If you are willing to "pack it in" rather than to be ill thought of by people who cannot distinguish between distasteful necessity and true evil, then get on with it. Your tender sensibilities are in the way of the defense of civilization.
That isn't my criterion in the least. When I say "torture," I mean the break-out-the-red-hot-pincers treatment. I mean thumbscrews and boiling oil and the boot.
Generally speaking, there are rules to waging war, and if we want to think of ourselves as the good guys we should follow them. Simple survival is the goal of animals and DUers, and we are better than that. We are civilized.
It says that what we do, is relative.
Of course the problem becomes, when does extracting information become torture? Answer that question and then you can make a decision on whether you are a good guy or not.
But that isn't what the present argument is about. It's about the enemies of this country and this administration trying to put anything that is coercive into the same category as the rack and hot irons. It's about making sleep deprivation and panties on the head into moral equality with Hussein's wood chipper and rape rooms.

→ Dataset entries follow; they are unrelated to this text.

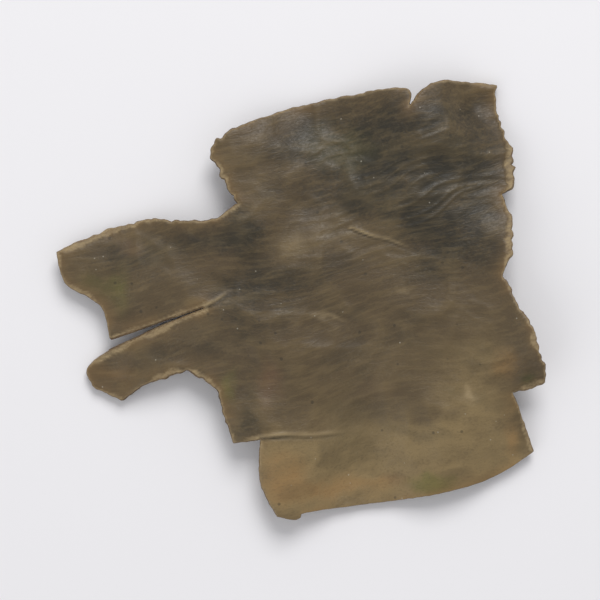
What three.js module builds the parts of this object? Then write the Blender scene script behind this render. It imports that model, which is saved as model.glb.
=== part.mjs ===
// A flake of dried kombu: one piece torn from a broad, thin seaweed blade, leathery, gently arched and waved.
// Millimetres, +Z up. It lies on three low spots, and the origin is under the middle of its box.
import * as THREE from 'three';
import { ConvexHull } from 'three/addons/math/ConvexHull.js';

// Driving dimensions
const marginThickness = 0.64;     // along the cut edge
const middleThickness = 0.8;      // along the top edge, nearer the middle of the blade it was torn from
const thickeningHalfWidth = 13;   // across the grain, from the crown of the arch
const grainAngle = THREE.MathUtils.degToRad(12);  // the blade's length against the flake's X axis
const archMiddle = 1.5;           // where the arch across the grain has its crown
const archHalfWidth = 15.5;
const archHeight = 1.4;
const lowerWave = { height: 0.62, length: 12.2, crest: -3.0 };
const upperWave = { height: 0.62, length: 14, crest: -2.7 };
const rippleHeight = 0.22;
const tongueSpread = 0.35;        // how far each of the two tongues beside the tear is sprung from the other
const tongueDroop = 1.15;         // how far both hang down together
const sideRoll = 0.019;           // how sharply the right side rolls up in its middle and down at its corners
const clearance = 0.2;            // between the surface and the rest of the underside, where it is lowest
const easeLength = 3;             // the blade rises from a rest spot to its free form over this length
const edgeSpacing = 0.42;         // between the outline's vertices
const tearSpacing = 0.26;         // the same along the narrow tear
const latticeSpacing = 0.95;      // between the vertices inside the outline

// The tear between the tongues ends here, and a crease runs on from it into the blade
const tearEnd = new THREE.Vector2(-6.2, 1.5);
const creaseAngle = THREE.MathUtils.degToRad(38);
const creaseDepth = 0.3;
const creaseWidth = 1.2;
const creaseLength = 13;

// The outline, walked anticlockwise from the left end of the clean cut edge. Each stretch is a smooth curve
// through its points and starts where the last one ended, in a corner. Fray is how far its torn fibres stray.
const stretches = [
  { edge: 'cut edge', fray: 0.02, points: [[-1.25, -12.7], [-0.1, -12.95], [0.4, -12.75]] },
  { edge: 'cut edge after its nick', fray: 0.02,
    points: [[0.75, -12.45], [4.6, -11.98], [9.2, -11.3], [13.4, -10.15], [16.35, -8.35]] },
  { edge: 'lower right side', fray: 0.06, points: [[15.7, -6.4], [14.85, -4.2]] },
  { edge: 'barb', fray: 0.13, points: [[15.6, -3.95], [16.75, -3.6], [16.9, -2.7], [16.1, 0], [14.9, 2.1]] },
  { edge: 'upper right side', fray: 0.18, points: [[14.2, 4.1], [14.75, 6.6], [14.1, 9.4]] },
  { edge: 'right shoulder', fray: 0.2, points: [[14.9, 10.3], [14.6, 12.9], [13.7, 15.2], [13.9, 16.9]] },
  { edge: 'top edge', fray: 0.07, points: [[11.6, 17.15], [9.2, 16.9], [7.7, 15.3]] },
  { edge: 'top edge after its split', fray: 0.07, points: [[7.5, 16.6], [3.6, 16.15], [-0.6, 15.2], [-3.6, 14.1]] },
  { edge: 'left shoulder', fray: 0.22, points: [[-5.6, 12.9], [-5.2, 10.9], [-3.9, 8.7]] },
  { edge: 'upper tongue', fray: 0.1, points: [[-6.1, 7.5], [-9.7, 7.6], [-12.8, 6.9], [-16.4, 5.4]] },
  { edge: 'bite in the tongue', fray: 0.04, points: [[-15.9, 3.4], [-14.3, 2.4], [-13.2, 1.4], [-12.75, -0.5]] },
  { edge: 'tear, upper lip', fray: 0, tear: true, points: [[-10.6, 0.25], [-8.4, 1.05], [-6.3, 1.75]] },
  { edge: 'tear, end', fray: 0, tear: true, points: [[-6.15, 1.6], [-6.25, 1.42]] },
  { edge: 'tear, lower lip', fray: 0, tear: true, points: [[-8.3, 0.62], [-10.4, -0.3], [-12.85, -1.45]] },
  { edge: 'lower tongue', fray: 0.06, points: [[-14.35, -2.5], [-13.9, -3.8], [-12.0, -4.75]] },
  { edge: 'bay', fray: 0.1, points: [[-10.1, -3.55], [-7.4, -2.75], [-5.5, -3.9], [-4.75, -6.0], [-4.25, -7.65]] },
  { edge: 'step', fray: 0.03, points: [[-2.35, -7.35]] },
  { edge: 'lower left side', fray: 0.06, points: [[-2.5, -9.6], [-2.0, -11.4], [-1.25, -12.7]] },
];

// Where the underside touches the surface: with a small flat in the lower margin, whose corners follow, and with
// the lowest points of the lower tongue and of the top right corner. Flat is how far the flat reaches.
const restSpots = [
  { x: 4.62, y: -10.61, flat: 0.7 },
  { x: -13.2, y: -3.2, flat: 0 },
  { x: 12.9, y: 16.1, flat: 0 },
];
const flatCorners = [[4.9, -11.2], [5.03, -10.06], [3.94, -10.565]];

// How far the fibres stray at a given length along a stretch, in parts of its fray
function strayAt(length) {
  return 0.5 * Math.sin(2.1 * length + 1) + 0.3 * Math.sin(5.3 * length + 2.2) + 0.2 * Math.sin(9.7 * length);
}

// One stretch as points at an even spacing, its last one left to the next stretch
function stretchPoints(stretch, start) {
  const corners = [start, ...stretch.points.map(([x, y]) => new THREE.Vector2(x, y))];
  const curve = new THREE.SplineCurve(corners);
  const length = curve.getLength();
  const steps = Math.max(1, Math.round(length / (stretch.tear ? tearSpacing : edgeSpacing)));
  return Array.from({ length: steps }, (_, i) => {
    const point = curve.getPointAt(i / steps);
    const tangent = curve.getTangentAt(i / steps);
    const fade = Math.sin(Math.PI * i / steps) ** 0.5;
    const stray = stretch.fray * fade * strayAt(length * i / steps);
    return point.add(new THREE.Vector2(tangent.y, -tangent.x).multiplyScalar(stray));
  });
}

function makeOutline() {
  const [x, y] = stretches.at(-1).points.at(-1);
  let start = new THREE.Vector2(x, y);
  return stretches.flatMap((stretch) => {
    const points = stretchPoints(stretch, start);
    start = new THREE.Vector2(...stretch.points.at(-1));
    return points;
  });
}

const outline = makeOutline();

// Whether a point is inside the outline: a ray to the right crosses it an odd number of times
function isInside(x, y) {
  return outline.reduce((inside, a, i) => {
    const b = outline[(i + 1) % outline.length];
    const crosses = (a.y > y) !== (b.y > y) && x < a.x + (b.x - a.x) * (y - a.y) / (b.y - a.y);
    return crosses ? !inside : inside;
  }, false);
}

function edgeDistance(x, y) {
  return Math.min(...outline.map((point) => Math.hypot(point.x - x, point.y - y)));
}

function restDistance(x, y) {
  return Math.min(...restSpots.map((spot) => Math.hypot(spot.x - x, spot.y - y)));
}

// The outline's vertices, those that rest on the surface, then a triangular lattice that keeps clear of them
function makeVertices() {
  const lowPoints = restSpots.filter(({ flat }) => flat === 0).map(({ x, y }) => [x, y]);
  const vertices = [...outline, ...[...flatCorners, ...lowPoints].map(([x, y]) => new THREE.Vector2(x, y))];
  const box = new THREE.Box2().setFromPoints(outline);
  const rowSpacing = latticeSpacing * Math.sqrt(3) / 2;
  for (let row = 0, y = box.min.y; y < box.max.y; row += 1, y += rowSpacing) {
    for (let x = box.min.x + (row % 2) * latticeSpacing / 2; x < box.max.x; x += latticeSpacing) {
      const clear = edgeDistance(x, y) > 0.55 * latticeSpacing && restDistance(x, y) > 1.1 * latticeSpacing;
      if (isInside(x, y) && clear) vertices.push(new THREE.Vector2(x, y));
    }
  }
  return vertices;
}

// Even triangles over the vertices. Lifted onto a bowl, their convex hull has these triangles as its underside.
function makeTriangles(vertices) {
  const lifted = vertices.map(({ x, y }) => new THREE.Vector3(x, y, x * x + y * y));
  const numberOf = new Map(lifted.map((point, i) => [point, i]));
  const triangles = [];
  for (const face of new ConvexHull().setFromPoints(lifted).faces) {
    if (face.normal.z > -1e-6) continue;
    const corners = [face.edge, face.edge.next, face.edge.prev].map((edge) => edge.head().point);
    const x = (corners[0].x + corners[1].x + corners[2].x) / 3;
    const y = (corners[0].y + corners[1].y + corners[2].y) / 3;
    if (isInside(x, y)) triangles.push(corners.map((point) => numberOf.get(point)).reverse());
  }
  return triangles;
}

function alongGrain(x, y) {
  return x * Math.cos(grainAngle) + y * Math.sin(grainAngle);
}

// Across the grain, from the crown of the arch
function acrossGrain(x, y) {
  return y * Math.cos(grainAngle) - x * Math.sin(grainAngle) - archMiddle;
}

// A wave along the grain that grows from nothing to its full height between two distances off the crown
function marginWave(along, offCrown, wave) {
  const growth = THREE.MathUtils.smoothstep(offCrown, 2, 13);
  return wave.height * growth * Math.cos(2 * Math.PI * (along - wave.crest) / wave.length);
}

// The valley that runs on from the tear, bending a little, and fades at both ends
function creaseHeight(x, y) {
  const away = new THREE.Vector2(x, y).sub(tearEnd).rotateAround(new THREE.Vector2(), -creaseAngle);
  const off = (away.y - 0.012 * away.x ** 2) / creaseWidth;
  const fadeIn = THREE.MathUtils.smoothstep(away.x, -1, 3);
  const fadeOut = THREE.MathUtils.smoothstep(creaseLength - away.x, 0, 7);
  return -creaseDepth * Math.exp(-off * off) * fadeIn * fadeOut;
}

// The blade's free form before it is laid down: an arch across the grain, waves that grow towards the margins,
// a low ripple all over, the right side rolled, and the two tongues drooping and sprung apart at the tear
function freeHeight(x, y) {
  const along = alongGrain(x, y);
  const across = acrossGrain(x, y);
  const arch = archHeight * (1 - (across / archHalfWidth) ** 2);
  const waves = marginWave(along, -across, lowerWave) + marginWave(along, across, upperWave);
  const ripple = rippleHeight * Math.sin(0.62 * along + 0.35 * across) * Math.sin(0.5 * across - 0.8);
  const roll = sideRoll * Math.max(0, x - 7.5) ** 2 * Math.cos(0.21 * (y - 1));
  const side = y > 0.4 * (x + 12.8) - 1 ? 1 : -1;
  const tongues = side * tongueSpread * THREE.MathUtils.smoothstep(-x, 5.5, 14)
    - tongueDroop * THREE.MathUtils.smoothstep(-x, 5, 14.5);
  return arch + waves + ripple + roll + tongues + creaseHeight(x, y);
}

// The plane through the free form at the three rest spots, which becomes the surface
function makeRestPlane() {
  const spots = restSpots.map(({ x, y }) => new THREE.Vector3(x, y, freeHeight(x, y)));
  return new THREE.Plane().setFromCoplanarPoints(...spots);
}

const restPlane = makeRestPlane();

function undersideHeight(x, y) {
  const { normal, constant } = restPlane;
  const planeHeight = -(normal.x * x + normal.y * y + constant) / normal.z;
  const ease = restSpots.reduce((product, spot) => {
    return product * THREE.MathUtils.smoothstep(Math.hypot(x - spot.x, y - spot.y) - spot.flat, 0, easeLength);
  }, 1);
  return (Math.max(0, freeHeight(x, y) - planeHeight) + clearance) * ease;
}

function thicknessAt(x, y) {
  const share = THREE.MathUtils.smoothstep(acrossGrain(x, y), -thickeningHalfWidth, thickeningHalfWidth);
  return THREE.MathUtils.lerp(marginThickness, middleThickness, share);
}

// The closed blade: the same triangles on its underside and its upper side, and a wall round the outline
function makeBlade() {
  const vertices = makeVertices();
  const triangles = makeTriangles(vertices);
  const count = vertices.length;
  const centre = new THREE.Box2().setFromPoints(outline).getCenter(new THREE.Vector2());
  const underside = vertices.map(({ x, y }) => [x - centre.x, y - centre.y, undersideHeight(x, y)]);
  const upperSide = vertices.map(({ x, y }, i) => {
    return [x - centre.x, y - centre.y, underside[i][2] + thicknessAt(x, y)];
  });
  const index = triangles.flatMap(([a, b, c]) => [a + count, b + count, c + count, a, c, b]);
  outline.forEach((_, i) => {
    const next = (i + 1) % outline.length;
    index.push(i, next, next + count, i, next + count, i + count);
  });
  const geometry = new THREE.BufferGeometry();
  geometry.setAttribute('position', new THREE.Float32BufferAttribute([...underside, ...upperSide].flat(), 3));
  geometry.setIndex(index);
  geometry.computeVertexNormals();
  return geometry;
}

// Dried blade: dark olive brown, satin and leathery
const driedBlade = new THREE.MeshStandardMaterial({ color: 0x62553f, roughness: 0.6, metalness: 0 });

const flake = new THREE.Mesh(makeBlade(), driedBlade);
flake.name = 'kombu_flake';

const group = new THREE.Group();
group.add(flake);

export default group;
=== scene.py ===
"""A flake of dried kombu: one torn piece of thin, leathery seaweed blade, arched, waved and wrinkled.

Laid out as an add-on. Run as a script it registers its classes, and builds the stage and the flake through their
operators. Shapes are worked out in millimetres and put into meshes in metres.
"""

import bpy
import numpy as np
from bpy.props import FloatProperty, FloatVectorProperty, IntProperty, PointerProperty
from bpy.types import Operator, Panel, PropertyGroup
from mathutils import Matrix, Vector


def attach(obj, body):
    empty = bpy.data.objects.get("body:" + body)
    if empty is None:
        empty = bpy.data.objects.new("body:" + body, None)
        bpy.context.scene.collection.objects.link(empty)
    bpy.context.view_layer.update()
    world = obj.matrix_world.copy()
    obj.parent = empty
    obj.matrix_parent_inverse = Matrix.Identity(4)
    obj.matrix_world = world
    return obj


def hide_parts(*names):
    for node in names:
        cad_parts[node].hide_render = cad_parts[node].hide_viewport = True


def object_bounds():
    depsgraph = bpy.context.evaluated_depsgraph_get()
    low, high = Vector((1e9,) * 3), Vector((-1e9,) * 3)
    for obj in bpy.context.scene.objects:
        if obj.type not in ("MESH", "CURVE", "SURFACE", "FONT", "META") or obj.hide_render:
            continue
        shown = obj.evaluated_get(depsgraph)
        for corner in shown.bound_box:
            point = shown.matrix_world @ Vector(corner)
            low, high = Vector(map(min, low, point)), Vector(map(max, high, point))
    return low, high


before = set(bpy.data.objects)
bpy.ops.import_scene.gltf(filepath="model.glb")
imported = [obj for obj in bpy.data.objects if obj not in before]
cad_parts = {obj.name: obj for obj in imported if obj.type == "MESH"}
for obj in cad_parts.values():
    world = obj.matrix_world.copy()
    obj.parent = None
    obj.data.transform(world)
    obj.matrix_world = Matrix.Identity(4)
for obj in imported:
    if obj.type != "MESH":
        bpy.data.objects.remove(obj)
CAD_BOUNDS = [list(corner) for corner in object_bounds()]

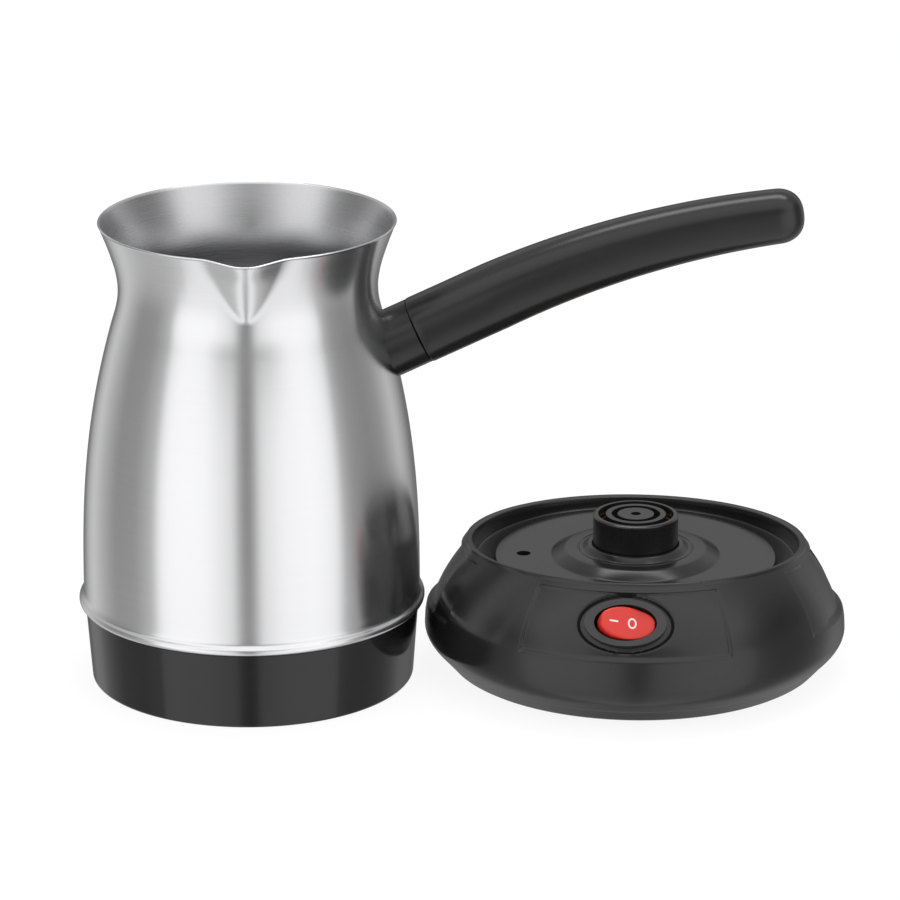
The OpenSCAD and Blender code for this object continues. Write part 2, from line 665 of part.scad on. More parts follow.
// The seat's wall and floors, which stay when the casing is hollowed; grow widens it
module seat_block(grow = 0) rotate_extrude() polygon([
    [deck_r - 1.2 - grow, channel_foot - grow], [seat_r + seat_t + grow, channel_foot - grow],
    [seat_r + seat_t + grow + seat_flare * 20, channel_foot + 20], [0, channel_foot + 20],
    [0, step_h - deck_t], [spigot_flange_r + 3, step_h - deck_t], [spigot_flange_r + 3, deck_foot],
    [deck_r - 1.2 - grow, deck_foot]]);
module seat_space() rotate_extrude() polygon([
    [collar_foot_r, step_h], [step_r - 0.8, step_h], [step_r + 0.6, deck_h], [deck_r - 0.6, deck_h],
    [deck_r, deck_h - 0.6], [deck_r, seat_h], [seat_r, seat_h],
    [seat_r + seat_flare * 20, seat_h + 20], [0, seat_h + 20], [0, collar_h],
    [collar_foot_r - 1.4, collar_h]]);
switch_seat_w = 32.7;
switch_seat_d = 20.4;
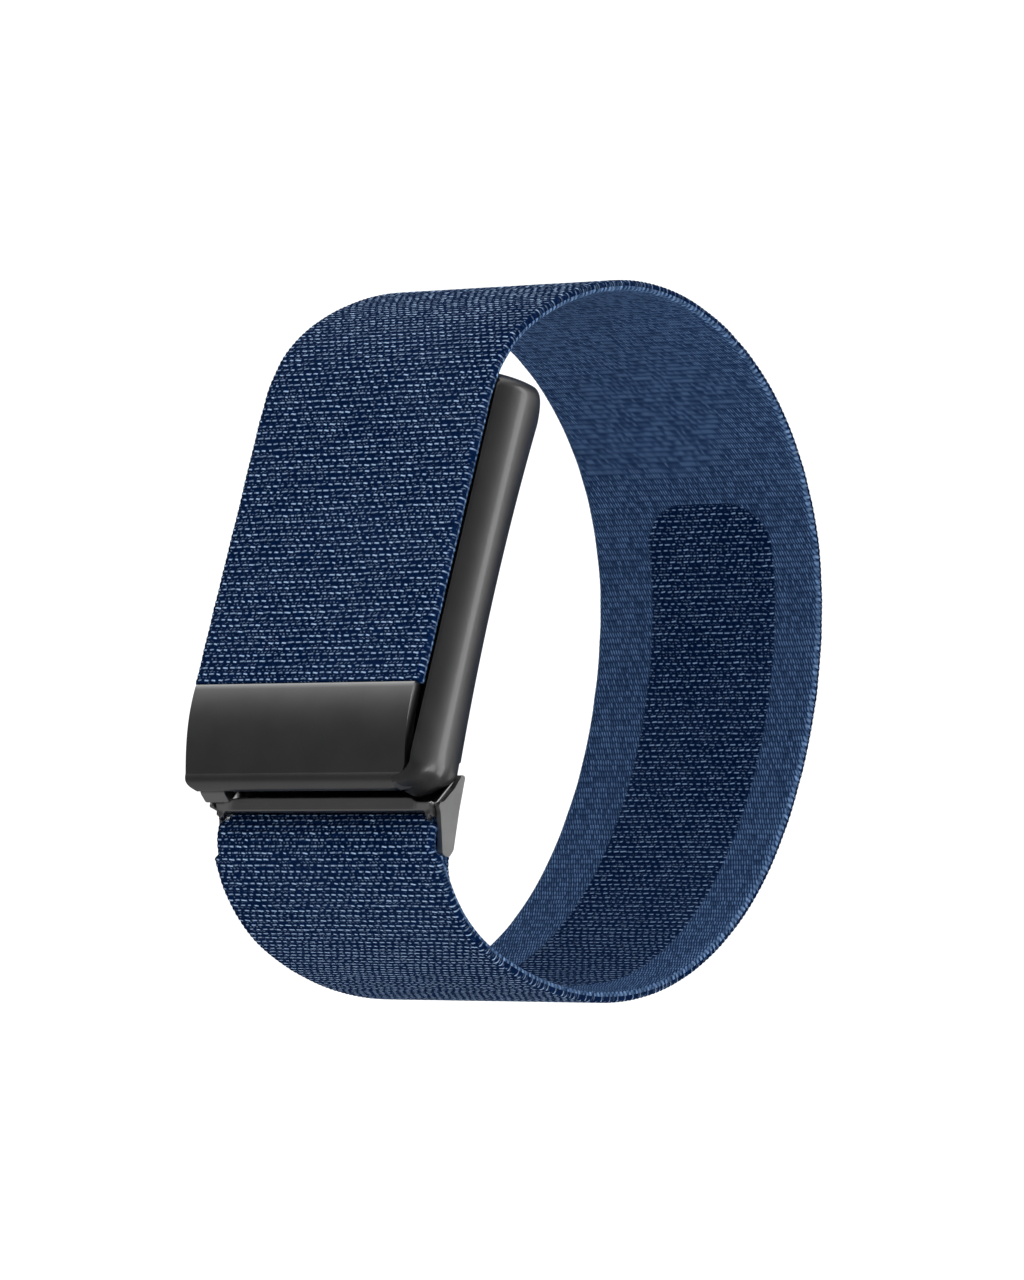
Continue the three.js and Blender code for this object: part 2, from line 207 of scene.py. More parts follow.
def worn(name, base, light, metallic, rough, grain, bump, rough_spread=0.06, coat=0.0, stretch=(1, 1, 1)):
    """A finish with fine grain, slow colour change and a little wear along edges."""
    mat, n, shader = material(name, Metallic=metallic)
    if coat:
        shader.inputs["Coat Weight"].default_value = coat
        shader.inputs["Coat Roughness"].default_value = 0.08
    p = object_mm(n)
    stretched = n.new("ShaderNodeVectorMath", operation="MULTIPLY", i0=p, i1=stretch).outputs[0]
    fine = n.noise(stretched, grain, 3.0, 0.6)
    slow = n.noise(p, PATCH, 3.0, 0.55)
    edge = n.new("ShaderNodeNewGeometry").outputs["Pointiness"]
    rub = n.smooth(n.add(edge, n.mul(n.sub(slow, 0.5), 0.06)), 0.53, 0.62)
    tone = n.mix(n.smooth(slow, 0.3, 0.7), base, tuple(0.75 * a + 0.25 * b for a, b in zip(base, light)))
    tone = n.mix(n.mul(n.smooth(fine, 0.45, 0.75), 0.35), tone, light)
    link(n, n.mix(n.mul(rub, 0.3), tone, light), shader, "Base Color")
    link(n, n.add(rough, n.mul(n.sub(n.add(fine, slow), 1.0), rough_spread)), shader, "Roughness")
    link(n, n.bump(fine, bump * MM, 0.6), shader, "Normal")
    return mat


# ---------------------------------------------------------------- mesh helpers


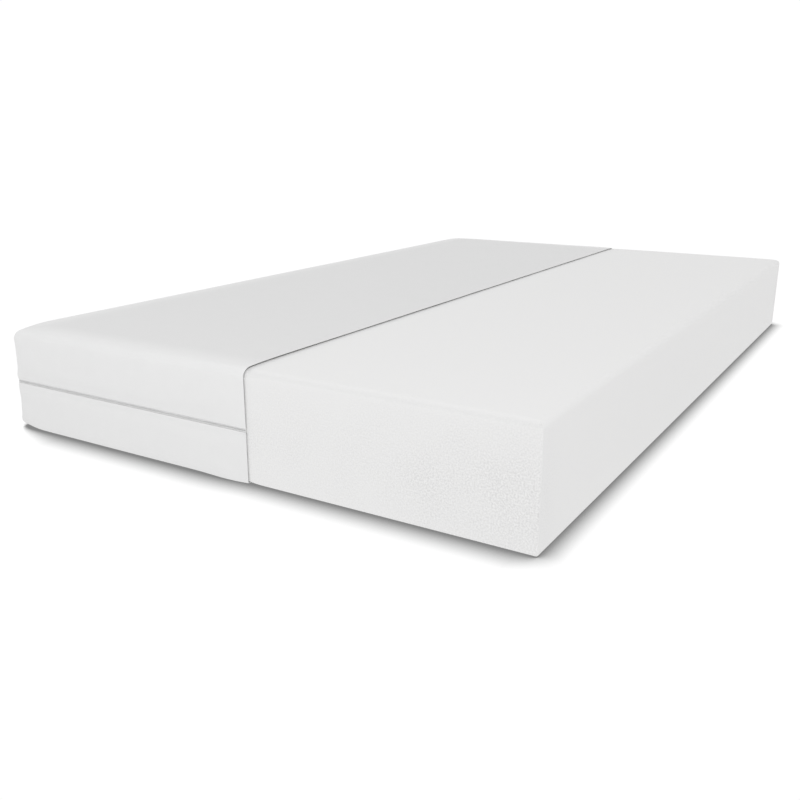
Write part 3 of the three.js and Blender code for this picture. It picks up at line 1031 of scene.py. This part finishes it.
def floor():
    mesh = bpy.data.meshes.new("floor")
    reach = FLOOR_REACH
    corners = [(-reach, -reach, 0), (reach, -reach, 0), (reach, reach, 0), (-reach, reach, 0)]
    mesh.from_pydata(corners, [], [(0, 1, 2, 3)])
    mesh.materials.append(floor_material())
    plane = bpy.data.objects.new("floor", mesh)
    bpy.context.scene.collection.objects.link(plane)
    plane.location.z = -FLOOR_DROP


def aim(obj, place, target):
    obj.location = place
    obj.rotation_euler = (target - place).to_track_quat("-Z", "Y").to_euler()


def floor_material():
    """A white floor that glows, with a painted soft shadow where something stands on it, but lights it
    evenly.
    """
    wide, narrow, under_cover = 62 * MM, 42 * MM, 8 * MM  # how far the darkening reaches
    n = Nodes("floor", grey(0.9), 1.0)
    across = n.add("ShaderNodeSeparateXYZ", i0=n.place()).outputs[0]
    right_reach = n.remap(across, FOAM_HIGH.x - 30 * MM, FOAM_HIGH.x + 10 * MM, wide, narrow)
    from_left = n.math("ABSOLUTE", n.math("SUBTRACT", across, COVER_LEFT))
    left_reach = n.remap(from_left, 0.0, 140 * MM, under_cover, wide)
    reach = n.math("MINIMUM", left_reach, right_reach)
    # painted shadow: to the camera the floor's glow darkens near things standing on it; to other rays it
    # glows evenly
    near = n.add("ShaderNodeAmbientOcclusion", {"samples": 16}, Distance=reach).outputs["AO"]
    glow_with_painted_shadow = n.remap(near, 0.5, 1.0, 0.24, 1.02)
    seen = n.add("ShaderNodeLightPath").outputs["Is Camera Ray"]
    strength = n.add("ShaderNodeMix", None, i0=seen, i2=0.925, i3=glow_with_painted_shadow).outputs[0]
    light = n.add("ShaderNodeEmission", Color=(1, 1, 1, 1), Strength=strength)
    n.tree.links.new(light.outputs[0], n.tree.nodes["Material Output"].inputs["Surface"])
    return n.material


# ---------------------------------------------------------------- assembly
MATERIALS = {
    "knit": knit_material(),
    "tape": tape_material(),
    "coil": coil_material(),
    "metal": metal_material(),
    "thread": thread_material(),
}
studio()
foam_block()
lower_half = dress_cover()
for half_name in ("upper", "lower"):
    zip_tape(f"zip_tape_{half_name}")
    coil_row(f"zip_coil_{half_name}")
    coil_row(f"zip_coil_start_{half_name}")
    metal_piece(f"zip_top_stop_{half_name}", "cover")
metal_piece("zip_bottom_stop", "cover")
metal_piece("zip_slider", "slider")
metal_piece("zip_pull", "pull")
care_label(lower_half)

More importantly, it is a cynical political ploy for short term advantage, using the safety of citizens as a game piece. With their short sightedness, even if it wins the next presidency for them, they will have fatally compromised their own ability to act against terrorists. After decrying Bush's WMD criteria and demand for UN sanction, what will they do when it becomes necessary to do something about Korea or Iran or one of the former Soviet Crapistans with nukes? After undermining and compromising his electronic intelligence policy, how will they keep tabs on plotters? After using operatives in the CIA and State Dept. to leak and run partisan attacks, how will they be able to demand secrecy and loyalty? After banning all practical interrogation techniques and demanding the scum get 2 pro-bono lawyers apiece, how will they stop the next Islamowhacko from killing you for Allah?